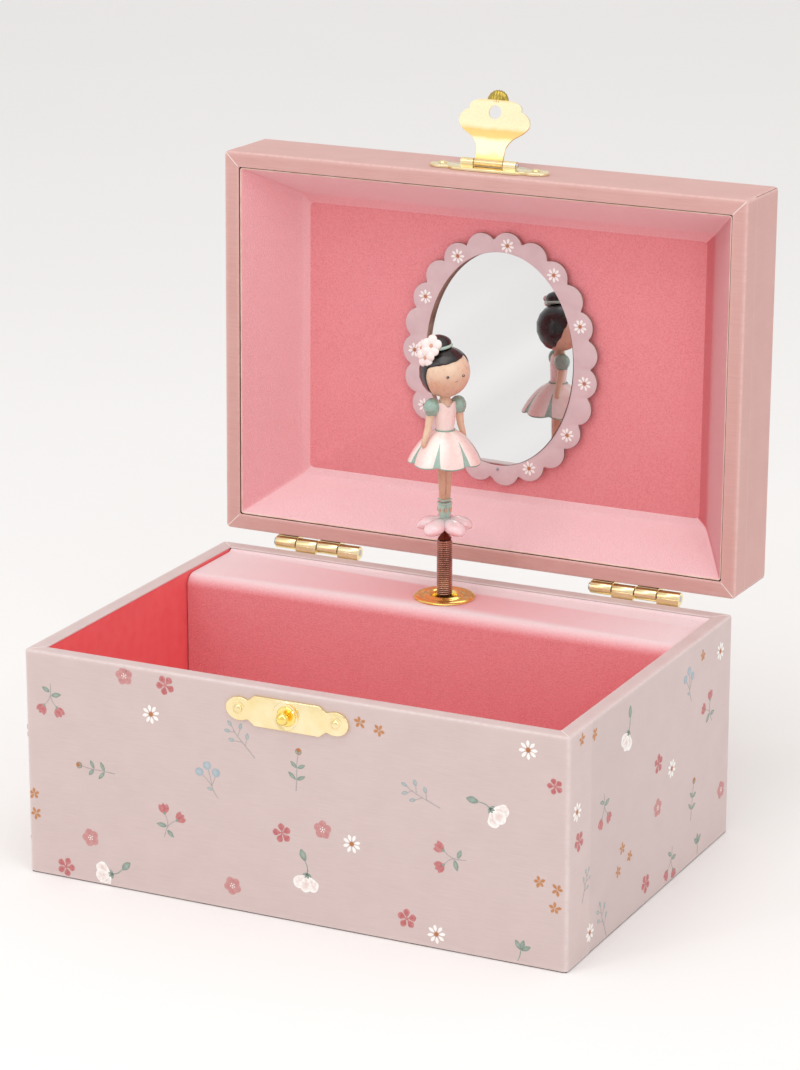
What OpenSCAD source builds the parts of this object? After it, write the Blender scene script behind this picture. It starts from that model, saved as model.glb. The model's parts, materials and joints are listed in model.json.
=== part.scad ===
// Ballerina jewellery box with a wound musical movement.
// Millimetres, +Z up, +Y to the back. The origin is the middle of the underside.
// The box is drawn as it stands open: the lid on its stop, the figure upright.

/* [Case] */
// Width of base and lid over the paper
case_w = 160; // [150:1:170]
// Depth of base and lid over the paper
case_d = 112; // [108:1:120]
// Height of the base from the table to its rim
base_h = 64; // [62:0.5:66]
// Height of the lid alone
lid_h = 23.5; // [23:0.5:28]
// Thickness of the wrapped walls
wall_t = 4.5; // [4:0.5:5]
// Thickness of the printed paper
paper_t = 0.5; // [0.3:0.1:0.6]
// Gap left between the two rims when the lid is shut
rim_gap = 0.3; // [0.2:0.1:0.6]

/* [Lid] */
// Angle between the shut and the open lid
lid_open = 91; // [88:1:95]
// Depth of the flocked liner
liner_depth = 18; // [16:0.5:18]
// Width and height of the liner's flat panel
liner_panel_size = [128.5, 84.6]; // [80:0.5:140]
// Width and height of the mirror frame over its scallops
frame_size = [61, 74]; // [55:1:76]
// Width and height of the mirror that shows
mirror_size = [46, 62]; // [40:1:64]
// Number of scallops round the frame
scallop_count = 23; // [19:1:27]

/* [Hinges] */
// Length of one hinge
hinge_len = 27; // [24:1:30]
// Distance from the middle of the box to the middle of a hinge
hinge_x = 49.9; // [44:0.1:54]
// Distance of the hinge line behind the back face
hinge_back = 2.3; // [2.2:0.1:2.6]
// Height of the hinge line over the base's rim
hinge_rise = 1.4; // [1.2:0.1:1.6]

/* [Clasp] */
// Width of the strike plate and of the hasp plate
clasp_w = 36; // [32:1:40]
// Height of the two clasp plates
clasp_h = 8.4; // [8:0.1:9.4]
// Height of the stud over the table
stud_z = 57.5; // [57:0.1:58]
// Distance from the hasp's pin to its hole
hasp_reach = 14.2; // [13.8:0.1:14.4]
// Angle by which the open hasp leans past upright
hasp_lean = 15; // [5:1:20]

/* [Figure] */
// Distance of the figure's axis behind the middle of the box
figure_y = 38.6; // [38.4:0.1:39]
// Height at which the spring bends as the figure folds down
fold_z = 67.5; // [67:0.1:68]
// Outer diameter of the spring
spring_d = 4.5; // [4:0.1:5]
// Height of the top end of the spring
spring_top = 79.8; // [79:0.1:80.5]
// Largest diameter of the petal base
petal_d = 18.4; // [16:0.2:19]
// Diameter of the skirt's hem
skirt_d = 21; // [18:0.5:22]
// Diameter of the head
head_d = 13.8; // [12:0.2:14]

/* [Movement] */
// Diameter of the pinned cylinder
drum_d = 13; // [12:0.5:13]
// Number of comb teeth
comb_teeth = 18; // [12:1:18]
// Height of the winding arbor
key_z = 20; // [19.5:0.1:20.5]
// Number of teeth on the crown wheel
crown_teeth = 40; // [40:10:40]
// Number of teeth on the cylinder's pinion
pinion_teeth = 10; // [10:1:10]
// Number of teeth on the great wheel
great_teeth = 46; // [46:1:46]
// Number of teeth on the governor wheel
governor_teeth = 24; // [24:1:24]
// Number of leaves on the pinions of the governor and of the fan
leaf_teeth = 8; // [8:1:8]
// Module of the governor train
train_m = 0.4; // [0.4:0.1:0.4]

/* [Hidden] */
$fn = 48;
e = 0.01;                                  // cutting overshoot
board_t = wall_t - paper_t;                // bare board where no lining is glued
lining_t = 1;                              // glued lining card
cored_t = board_t - lining_t;              // board behind a lining
half_w = case_w / 2;
half_d = case_d / 2;
in_w = half_w - wall_t;                    // inner half width at the rim
in_d = half_d - wall_t;                    // inner half depth at the rim
core_w = half_w - paper_t;                 // half width of the bare boards
core_d = half_d - paper_t;
sheet_t = 0.5;                             // underside sheet
floor_z = 4.5;                             // top of the compartment pad
hinge_y = half_d + hinge_back;
hinge_z = base_h + hinge_rise;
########
### Request
Reproduce each line verbatim.

### Solution to the problem
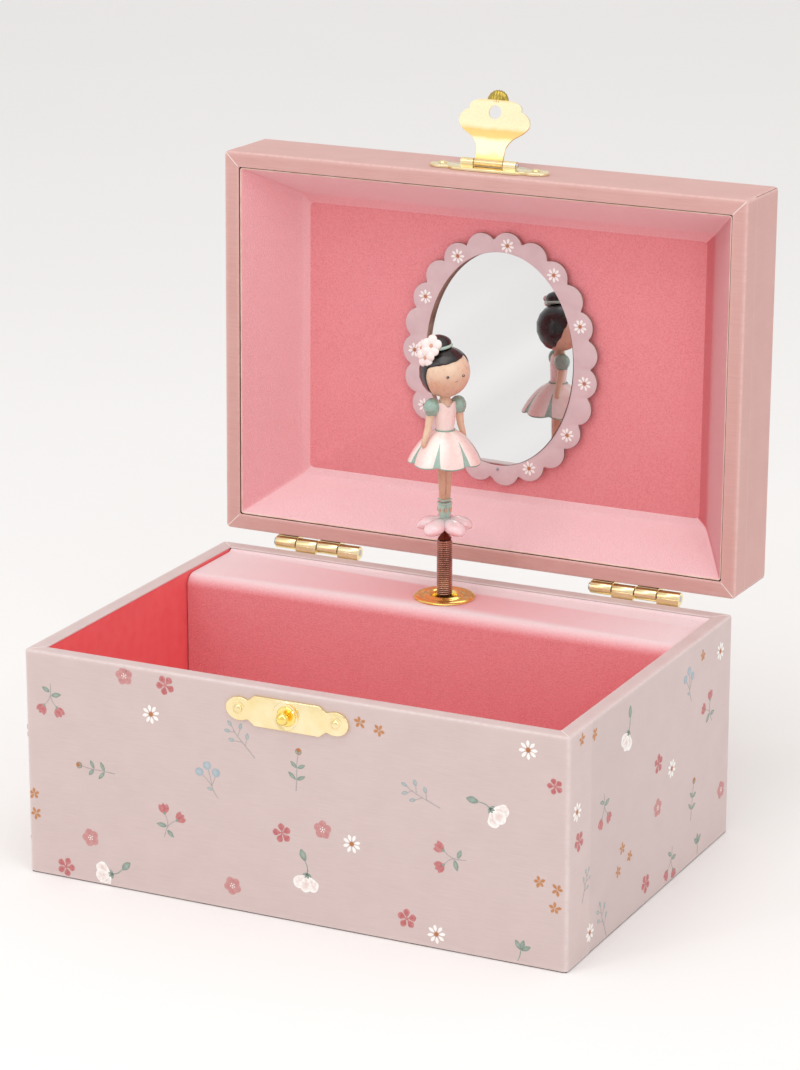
What OpenSCAD source builds the parts of this object? After it, write the Blender scene script behind this picture. It starts from that model, saved as model.glb. The model's parts, materials and joints are listed in model.json.
=== part.scad ===
// Ballerina jewellery box with a wound musical movement.
// Millimetres, +Z up, +Y to the back. The origin is the middle of the underside.
// The box is drawn as it stands open: the lid on its stop, the figure upright.

/* [Case] */
// Width of base and lid over the paper
case_w = 160; // [150:1:170]
// Depth of base and lid over the paper
case_d = 112; // [108:1:120]
// Height of the base from the table to its rim
base_h = 64; // [62:0.5:66]
// Height of the lid alone
lid_h = 23.5; // [23:0.5:28]
// Thickness of the wrapped walls
wall_t = 4.5; // [4:0.5:5]
// Thickness of the printed paper
paper_t = 0.5; // [0.3:0.1:0.6]
// Gap left between the two rims when the lid is shut
rim_gap = 0.3; // [0.2:0.1:0.6]

/* [Lid] */
// Angle between the shut and the open lid
lid_open = 91; // [88:1:95]
// Depth of the flocked liner
liner_depth = 18; // [16:0.5:18]
// Width and height of the liner's flat panel
liner_panel_size = [128.5, 84.6]; // [80:0.5:140]
// Width and height of the mirror frame over its scallops
frame_size = [61, 74]; // [55:1:76]
// Width and height of the mirror that shows
mirror_size = [46, 62]; // [40:1:64]
// Number of scallops round the frame
scallop_count = 23; // [19:1:27]

/* [Hinges] */
// Length of one hinge
hinge_len = 27; // [24:1:30]
// Distance from the middle of the box to the middle of a hinge
hinge_x = 49.9; // [44:0.1:54]
// Distance of the hinge line behind the back face
hinge_back = 2.3; // [2.2:0.1:2.6]
// Height of the hinge line over the base's rim
hinge_rise = 1.4; // [1.2:0.1:1.6]

/* [Clasp] */
// Width of the strike plate and of the hasp plate
clasp_w = 36; // [32:1:40]
// Height of the two clasp plates
clasp_h = 8.4; // [8:0.1:9.4]
// Height of the stud over the table
stud_z = 57.5; // [57:0.1:58]
// Distance from the hasp's pin to its hole
hasp_reach = 14.2; // [13.8:0.1:14.4]
// Angle by which the open hasp leans past upright
hasp_lean = 15; // [5:1:20]

/* [Figure] */
// Distance of the figure's axis behind the middle of the box
figure_y = 38.6; // [38.4:0.1:39]
// Height at which the spring bends as the figure folds down
fold_z = 67.5; // [67:0.1:68]
// Outer diameter of the spring
spring_d = 4.5; // [4:0.1:5]
// Height of the top end of the spring
spring_top = 79.8; // [79:0.1:80.5]
// Largest diameter of the petal base
petal_d = 18.4; // [16:0.2:19]
// Diameter of the skirt's hem
skirt_d = 21; // [18:0.5:22]
// Diameter of the head
head_d = 13.8; // [12:0.2:14]

/* [Movement] */
// Diameter of the pinned cylinder
drum_d = 13; // [12:0.5:13]
// Number of comb teeth
comb_teeth = 18; // [12:1:18]
// Height of the winding arbor
key_z = 20; // [19.5:0.1:20.5]
// Number of teeth on the crown wheel
crown_teeth = 40; // [40:10:40]
// Number of teeth on the cylinder's pinion
pinion_teeth = 10; // [10:1:10]
// Number of teeth on the great wheel
great_teeth = 46; // [46:1:46]
// Number of teeth on the governor wheel
governor_teeth = 24; // [24:1:24]
// Number of leaves on the pinions of the governor and of the fan
leaf_teeth = 8; // [8:1:8]
// Module of the governor train
train_m = 0.4; // [0.4:0.1:0.4]

/* [Hidden] */
$fn = 48;
e = 0.01;                                  // cutting overshoot
board_t = wall_t - paper_t;                // bare board where no lining is glued
lining_t = 1;                              // glued lining card
cored_t = board_t - lining_t;              // board behind a lining
half_w = case_w / 2;
half_d = case_d / 2;
in_w = half_w - wall_t;                    // inner half width at the rim
in_d = half_d - wall_t;                    // inner half depth at the rim
core_w = half_w - paper_t;                 // half width of the bare boards
core_d = half_d - paper_t;
sheet_t = 0.5;                             // underside sheet
floor_z = 4.5;                             // top of the compartment pad
hinge_y = half_d + hinge_back;
hinge_z = base_h + hinge_rise;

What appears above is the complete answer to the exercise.